Tory Lanez Vocal Preset FL Studio 2026: How to Get That Melodic Trap Sound

Tory Lanez is one of the most prolific and innovative artists in modern melodic trap and rap. His production style blends intricate vocal layering, tight harmonies, and a signature sound that sits somewhere between R&B smoothness and trap energy. Whether you know him from "Broke" or his countless features, Tory's vocals have a distinctive quality that makes them instantly recognizable: melodic delivery, immaculate pitch control, and a production style that emphasizes vocal layering and harmonic richness.

If you are producing melodic trap or modern rap in FL Studio and want to capture the Tory Lanez vocal aesthetic, you need to understand what makes his vocals work so effectively. His sound is not about raw power. It is about precision, layering, and creating a cohesive vocal production that feels full and three-dimensional. This guide breaks down exactly how to replicate that sound.

Understanding the Tory Lanez Vocal Style

Tory's voice is characterized by its melodic quality and his willingness to use his range expressively. Unlike rappers who stay in a narrow delivery style, Tory shifts between singing, rapping, and a hybrid approach that blurs the line between the two. This requires a vocal chain that can handle dynamic range while maintaining clarity and presence throughout.

His vocals are layered. Tory rarely appears on a track with just one vocal take. Instead, he layers multiple performances, each with a slightly different timing, pitch variation, or saturation level. This creates the thick, lush vocal sound that defines his aesthetic.

The production approach emphasizes harmonic content. His vocals are treated to bring out the musicality rather than just the intelligibility. The reverb and delay are used not just for space but as compositional elements that add to the song's texture.

The Frequency Foundation for Tory's Tone

Getting the Tory Lanez sound starts with understanding his frequency profile.

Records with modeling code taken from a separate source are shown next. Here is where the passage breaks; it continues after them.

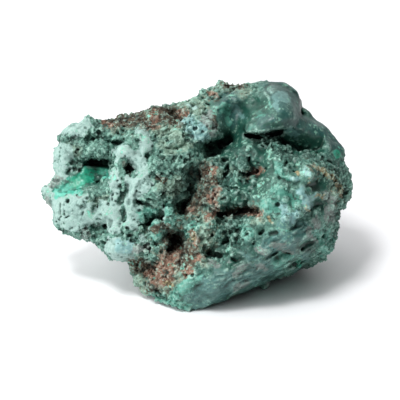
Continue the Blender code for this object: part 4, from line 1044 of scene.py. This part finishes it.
def linear(red, green, blue):
    # a screen colour, 0 to 255, as the shader wants it
    out = []
    for value, shade in zip((red, green, blue), crustShade):
        value /= 255
        out.append(shade * (value / 12.92 if value <= 0.04045 else ((value + 0.055) / 1.055) ** 2.4))
    return (*out, 1.0)


stoneLook = {
    # crust: dark tone, middle tone, light tone, roughness
    "base": ((34, 64, 54), (82, 122, 108), (140, 182, 164), 0.62),
    "sage": ((72, 88, 74), (126, 148, 130), (180, 198, 178), 0.75),
    "pale": ((118, 143, 135), (157, 179, 170), (187, 203, 195), 0.62),
    "glass": ((26, 56, 52), (48, 87, 81), (80, 121, 115), 0.34),
    "flow": ((41, 74, 70), (73, 113, 107), (115, 160, 152), 0.42),
    "bright": ((46, 104, 90), (88, 150, 132), (150, 204, 188), 0.48),
    "deepGreenAndShade": ((15, 41, 33), (32, 78, 65), (60, 114, 97), 0.36),
    "moss": ((20, 48, 40), (48, 90, 78), (92, 142, 128), 0.60),
    "emerald": ((20, 100, 77), (44, 150, 119), (106, 200, 176), 0.30),
    "turquoiseHighlight": ((46, 124, 104), (78, 172, 148), (136, 208, 190), 0.32),
    "brown": ((34, 26, 20), (75, 59, 46), (126, 107, 87), 0.85),
    "rust": ((74, 47, 37), (137, 97, 80), (186, 145, 124), 0.85),
    "ochre": ((98, 80, 54), (150, 128, 92), (194, 180, 150), 0.75),
    "blueWhite": ((88, 127, 125), (128, 167, 164), (180, 206, 202), 0.45),
    "highlightVeil": ((84, 118, 116), (118, 156, 152), (156, 192, 188), 0.34),
    "pinkGrey": ((84, 92, 88), (120, 127, 121), (166, 168, 160), 0.60),
    "fleck": ((84, 66, 50), (134, 110, 88), (176, 156, 132), 0.80),
    # ridge tone: partly wear, partly a painted highlight
    "ridgeWearAndHighlightTone": (188, 216, 200),
    # painted shade in the creases and in the pore dots
    "creaseAndPoreShadeTone": (20, 38, 30),
    # painted shade in the hollows and pits
    "hollowShadeTone": (30, 32, 25),
}
# the crusts lie over each other in this order, and the rusty flecks come in below the pale skin
crustOrder = ("sage", "pale", "flow", "glass", "bright", "moss", "deepGreenAndShade", "highlightVeil", "brown", "blueWhite",
              "pinkGrey", "rust", "ochre", "emerald", "turquoiseHighlight")
crustGrain = {
    # noise: scale, detail, roughness
    "mottle": (240, 5, 0.65),
    "speckle": (1000, 3, 0.65),
    "broadMottle": (75, 3, 0.55),
    "flecks": (520, 4, 0.7),
    "pores": (1500, 2, 0.6),
    "grains": 1250,
    "bumpStrength": 0.85,
    "bumpHeight": 0.3 * mm,
    "specular": 0.42,
}
stoneMaterial = bpy.data.materials.new("malachite_crust")
stoneMaterial.use_nodes = True
crustTree = stoneMaterial.node_tree
shader = crustTree.nodes["Principled BSDF"]


def put(tree, kind, inputs=None, **choices):
    # a new node, its choices, and for each of its inputs a value or the socket that feeds it
    node = tree.nodes.new(kind)
    for name, value in choices.items():
        setattr(node, name, value)
    for name, value in (inputs or {}).items():
        if isinstance(value, bpy.types.NodeSocket):
            tree.links.new(value, node.inputs[name])
        else:
            node.inputs[name].default_value = value
    return node


place = put(crustTree, "ShaderNodeTexCoord").outputs["Object"]


def noiseValue(kind):
    scale, detail, roughness = crustGrain[kind]
    given = {"Vector": place, "Scale": scale, "Detail": detail, "Roughness": roughness}
    return put(crustTree, "ShaderNodeTexNoise", given).outputs["Fac"]


def mathValue(kind, first, second):
    return put(crustTree, "ShaderNodeMath", {0: first, 1: second}, operation=kind).outputs[0]


def times(first, second):
    return mathValue("MULTIPLY", first, second)


def plus(first, second):
    return mathValue("ADD", first, second)


def swing(value, amount):
    # a noise turned to swing about zero
    return times(mathValue("SUBTRACT", value, 0.5), amount)


def attribute(name):
    return put(crustTree, "ShaderNodeAttribute", attribute_name=name).outputs["Fac"]


def mixColour(share, first, second):
    return put(crustTree, "ShaderNodeMix", {0: share, 6: first, 7: second}, data_type="RGBA").outputs[2]


def mixValue(share, first, second):
    return put(crustTree, "ShaderNodeMix", {0: share, 2: first, 3: second}).outputs[0]


def mapRange(value, low, high, toLow=0.0, toHigh=1.0):
    given = {"Value": value, "From Min": low, "From Max": high, "To Min": toLow, "To Max": toHigh}
    return put(crustTree, "ShaderNodeMapRange", given).outputs["Result"]


mottle, speckle, broadMottle = (noiseValue(kind) for kind in ("mottle", "speckle", "broadMottle"))
grains = put(crustTree, "ShaderNodeTexVoronoi", {"Vector": place, "Scale": crustGrain["grains"]})
grainTone = put(crustTree, "ShaderNodeSeparateColor", {0: grains.outputs["Color"]}).outputs[0]
fineTone = plus(swing(speckle, 0.34), swing(grainTone, 0.12))
fineTone = times(fineTone, mapRange(attribute("calm"), 0.0, 1.0, 1.0, 0.35))
tone = plus(plus(times(mottle, 0.42), times(broadMottle, 0.20)), 0.19)
tone = mapRange(plus(plus(tone, fineTone), attribute("grainTone")), 0.37, 0.63)


def crustColour(kind):
    # its dark, middle and light tones, by the tone of the place
    node = put(crustTree, "ShaderNodeValToRGB", {0: tone})
    node.color_ramp.elements.new(0.5)
    for element, screenColour in zip(node.color_ramp.elements, stoneLook[kind][:3]):
        element.color = linear(*screenColour)
    return node.outputs[0]


colour = crustColour("base")
gloss = stoneLook["base"][3]
breakup = plus(plus(swing(mottle, 2.4), swing(speckle, 1.8)), swing(grainTone, 0.3))
fleckShare = times(mapRange(noiseValue("flecks"), 0.52, 0.62), attribute("warm"))
for kind in crustOrder:
    if kind == "pale":
        colour = mixColour(times(fleckShare, 0.75), colour, crustColour("fleck"))
    # the painted highlight veil is laid at most 0.6 strong
    share = mapRange(plus(attribute(kind), breakup), 0.30, 0.78, 0.0, 0.6 if kind == "highlightVeil" else 1.0)
    colour = mixColour(share, colour, crustColour(kind))
    gloss = mixValue(share, gloss, stoneLook[kind][3])

# paler ridges, partly wear and partly a painted highlight
edge = times(attribute("edge"), mapRange(speckle, 0.38, 0.6))
# dark dots where the crust is rough: a painted shade of tiny pits, with no pit cut in the surface
poreShadeShare = times(mapRange(noiseValue("pores"), 0.60, 0.68), mapRange(mottle, 0.40, 0.56, 1.0, 0.15))
dryness = times(mapRange(gloss, 0.38, 0.58), mapRange(attribute("pale"), 0.0, 1.0, 1.0, 0.35))
# painted shade in the hollows and pits
hollowShade = mathValue("MAXIMUM", attribute("sunk"), attribute("pit"))
# paler ridges, then painted shade in the creases, in the pore dots and in the hollows
for share, strength, tint in (
    (edge, 0.55, "ridgeWearAndHighlightTone"),
    (attribute("creaseShade"), 0.6, "creaseAndPoreShadeTone"),
    (times(poreShadeShare, dryness), 0.7, "creaseAndPoreShadeTone"),
    (hollowShade, 0.38, "hollowShadeTone"),
):
    colour = mixColour(times(share, strength), colour, linear(*stoneLook[tint]))

bumpHeight = plus(speckle, times(mottle, 0.8))
bumpHeight = mathValue("SUBTRACT", bumpHeight, times(grains.outputs["Distance"], 0.5))
rough = times(mapRange(gloss, 0.3, 0.6, 0.12, 1.0), mapRange(attribute("pale"), 0.0, 1.0, 1.0, 0.5))
bump = put(crustTree, "ShaderNodeBump", {
    "Strength": crustGrain["bumpStrength"],
    "Distance": crustGrain["bumpHeight"],
    "Height": times(bumpHeight, rough),
})
for output, name in ((colour, "Base Color"), (gloss, "Roughness"), (bump.outputs["Normal"], "Normal")):
    crustTree.links.new(output, shader.inputs[name])
shader.inputs["Specular IOR Level"].default_value = crustGrain["specular"]

stone.data.materials.clear()
stone.data.materials.append(stoneMaterial)
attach(stone, "root")
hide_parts("malachite_stone")
report("stone dressed")

# ---- loose grit that sits on the crusts
grit = {
    # piece: the crust share it follows, grains per square metre, least and greatest radius, seed
    "rust_grit": ("rustGrit", 1.5e6, 0.15 * mm, 0.38 * mm, 3),
    "green_grit": ("greenGrit", 0.75e6, 0.15 * mm, 0.40 * mm, 4),
}
grainShades = (-0.08, 0.12)  # how much darker or lighter than the crust a grain may be


def gritTree():
    # points over the faces, an angular grain on each, made real
    tree = bpy.data.node_groups.new("grit", "GeometryNodeTree")
    labels = {"Geometry": "Geometry", "Share": "String", "Per Area": "Float", "Least": "Float",
              "Most": "Float", "Seed": "Int", "Finish": "Material"}
    for label, kind in labels.items():
        tree.interface.new_socket(label, in_out="INPUT", socket_type="NodeSocket" + kind)
    tree.interface.new_socket("Geometry", in_out="OUTPUT", socket_type="NodeSocketGeometry")
    given = put(tree, "NodeGroupInput").outputs
    seed = given["Seed"]
    share = put(tree, "GeometryNodeInputNamedAttribute", {"Name": given["Share"]}, data_type="FLOAT")
    factors = {0: share.outputs["Attribute"], 1: given["Per Area"]}
    amount = put(tree, "ShaderNodeMath", factors, operation="MULTIPLY").outputs[0]
    spread = {"Mesh": given["Geometry"], "Density": amount, "Seed": seed}
    points = put(tree, "GeometryNodeDistributePointsOnFaces", spread)
    sizes = {"Min": given["Least"], "Max": given["Most"], "Seed": seed}
    size = put(tree, "FunctionNodeRandomValue", sizes, data_type="FLOAT_VECTOR")
    turns = {"Max": (math.tau, math.tau, math.tau), "Seed": seed}
    turn = put(tree, "FunctionNodeRandomValue", turns, data_type="FLOAT_VECTOR")
    grain = put(tree, "GeometryNodeMeshIcoSphere", {"Radius": 1.0, "Subdivisions": 1})
    placed = put(tree, "GeometryNodeInstanceOnPoints", {
        "Points": points.outputs["Points"],
        "Instance": grain.outputs["Mesh"],
        "Rotation": turn.outputs["Value"],
        "Scale": size.outputs["Value"],
    })
    shade = put(tree, "FunctionNodeRandomValue", dict(zip(("Min", "Max"), grainShades)), data_type="FLOAT")
    shades = {
        "Name": "grainTone",
        "Geometry": placed.outputs["Instances"],
        "Value": next(socket for socket in shade.outputs if socket.enabled),
    }
    stored = put(tree, "GeometryNodeStoreNamedAttribute", shades, data_type="FLOAT", domain="INSTANCE")
    real = put(tree, "GeometryNodeRealizeInstances", {"Geometry": stored.outputs["Geometry"]})
    finished = {"Geometry": real.outputs["Geometry"], "Material": given["Finish"]}
    finish = put(tree, "GeometryNodeSetMaterial", finished)
    put(tree, "NodeGroupOutput", {"Geometry": finish.outputs["Geometry"]})
    return tree


grains = gritTree()
sockets = {item.name: item.identifier for item in grains.interface.items_tree if item.in_out == "INPUT"}
for name, (share, perArea, least, most, seed) in grit.items():
    carrier = bpy.data.objects.new("carrier", stone.data)
    bpy.context.scene.collection.objects.link(carrier)
    scatter = carrier.modifiers.new("grit", "NODES")
    scatter.node_group = grains
    given = {"Share": share, "Per Area": perArea, "Least": least, "Most": most, "Seed": seed}
    for label, value in {**given, "Finish": stoneMaterial}.items():
        scatter[sockets[label]] = value
    evaluated = carrier.evaluated_get(bpy.context.evaluated_depsgraph_get())
    piece = bpy.data.objects.new(name, bpy.data.meshes.new_from_object(evaluated))
    bpy.data.objects.remove(carrier)
    keepInBox(piece.data)
    bpy.context.scene.collection.objects.link(piece)
    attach(piece, "root")
    report(f"{name}: {len(piece.data.polygons)} faces")

# ---- floor, lights and camera
studio = {
    "floorColour": (0.88, 0.88, 0.90, 1.0),
    "floorRoughness": 0.6,
    "floorHalf": 1.6,
    "skyTowards": (-0.75, 0.50, 0.40),  # where the sky is brightest
    "skyFrom": -0.3,
    "skyDim": 0.05,
    "skyBright": 1.7,
    "keyPower": 2.3,
    "keySize": (0.13, 0.13),
    "keyPlace": (-0.13, -0.20, 0.52),
    "sidePower": 1.1,
    "sideSize": (0.34, 0.34),
    "sidePlace": (-0.40, -0.28, 0.28),
    "frameWidth": 0.120,  # what the picture's width takes in at the sheet
    "sensor": 36,
}
floorCorners = studio["floorHalf"] * np.array([(-1, -1, 0), (1, -1, 0), (1, 1, 0), (-1, 1, 0)])
floor = meshFrom("floor", floorCorners, [(0, 1, 2, 3)])
floorMaterial = bpy.data.materials.new("pale_floor")
floorMaterial.use_nodes = True
floorShader = floorMaterial.node_tree.nodes["Principled BSDF"]
floorShader.inputs["Base Color"].default_value = studio["floorColour"]
floorShader.inputs["Roughness"].default_value = studio["floorRoughness"]
floor.data.materials.append(floorMaterial)

world = bpy.data.worlds.new("studio")
bpy.context.scene.world = world
world.use_nodes = True
skyTree = world.node_tree
skyPlace = put(skyTree, "ShaderNodeTexCoord").outputs["Generated"]
skyFacing = {0: skyPlace, 1: studio["skyTowards"]}
skyTurn = put(skyTree, "ShaderNodeVectorMath", skyFacing, operation="DOT_PRODUCT").outputs["Value"]
skyLight = put(skyTree, "ShaderNodeMapRange", {
    "Value": skyTurn,
    "From Min": studio["skyFrom"],
    "From Max": 1.0,
    "To Min": studio["skyDim"],
    "To Max": studio["skyBright"],
}).outputs["Result"]
skyTree.links.new(skyLight, skyTree.nodes["Background"].inputs["Strength"])
skyTree.nodes["Background"].inputs["Color"].default_value = (1.0, 1.0, 1.0, 1.0)


def areaLight(name):
    spot = Vector(studio[name + "Place"])
    lamp = bpy.data.lights.new(name, "AREA")
    lamp.energy = studio[name + "Power"]
    lamp.shape = "RECTANGLE"
    lamp.size, lamp.size_y = studio[name + "Size"]
    obj = bpy.data.objects.new(name, lamp)
    obj.location = spot
    obj.rotation_mode = "QUATERNION"
    obj.rotation_quaternion = (spot - sheet["centre"]).to_track_quat("Z", "Y")
    bpy.context.scene.collection.objects.link(obj)


for name in ("key", "side"):
    areaLight(name)

lens = bpy.data.cameras.new("camera")
camera = bpy.data.objects.new("camera", lens)
camera.location = eye
camera.rotation_mode = "QUATERNION"
camera.rotation_quaternion = towards.to_track_quat("Z", "Y")
lens.sensor_width = studio["sensor"]
lens.lens = studio["sensor"] * sheet["eyeDistance"] / studio["frameWidth"]
lens.clip_start = 0.01
bpy.context.scene.collection.objects.link(camera)
bpy.context.scene.camera = camera
bpy.context.scene.view_settings.view_transform = "Standard"

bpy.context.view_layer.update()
report("done")
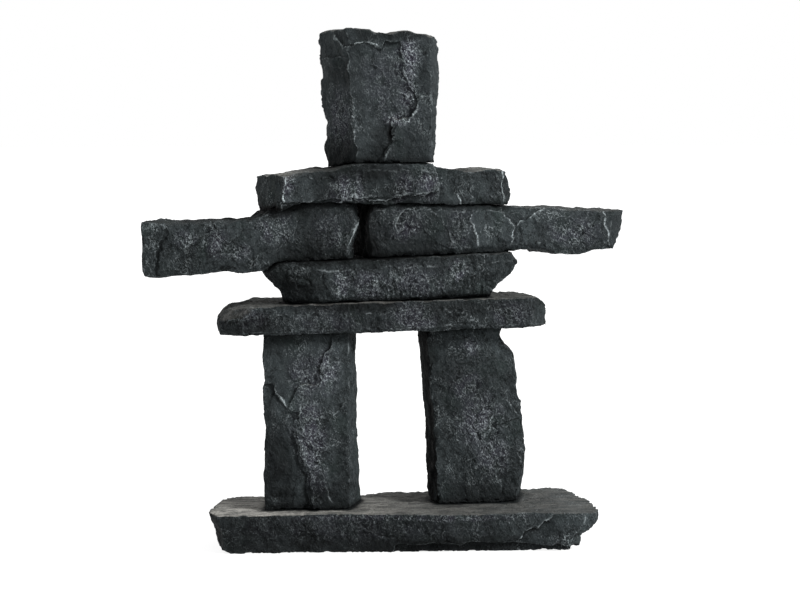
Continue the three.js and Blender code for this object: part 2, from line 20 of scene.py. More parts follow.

In the low-mids (200-400Hz), Tory's vocals maintain warmth and body. Unlike purely rap-focused vocal chains, this frequency range is preserved and even slightly boosted. It gives his vocals the richness that allows them to sit well over both trap beats and more melodic production.

The core midrange (1-2kHz) should be open and present. This is where intelligibility lives, and Tory's vocals cut through without sounding harsh or aggressive. A presence peak around 1.5kHz adds definition without brightness.

The upper-mids (3-4kHz) need careful balance. Tory's vocals have clarity but not aggression. A gentle boost around 3.5kHz adds precision without making the vocals sound piercing or thin.

The presence region (5-6kHz) can handle a slight lift, but nothing extreme. This frequency range adds just enough definition to make the vocal feel modern and polished without the brittle quality that comes from over-processing.

The air frequencies (10-16kHz) should be slightly boosted to add shimmer and open up the vocal. This is what gives Tory's vocals that polished, expensive production quality.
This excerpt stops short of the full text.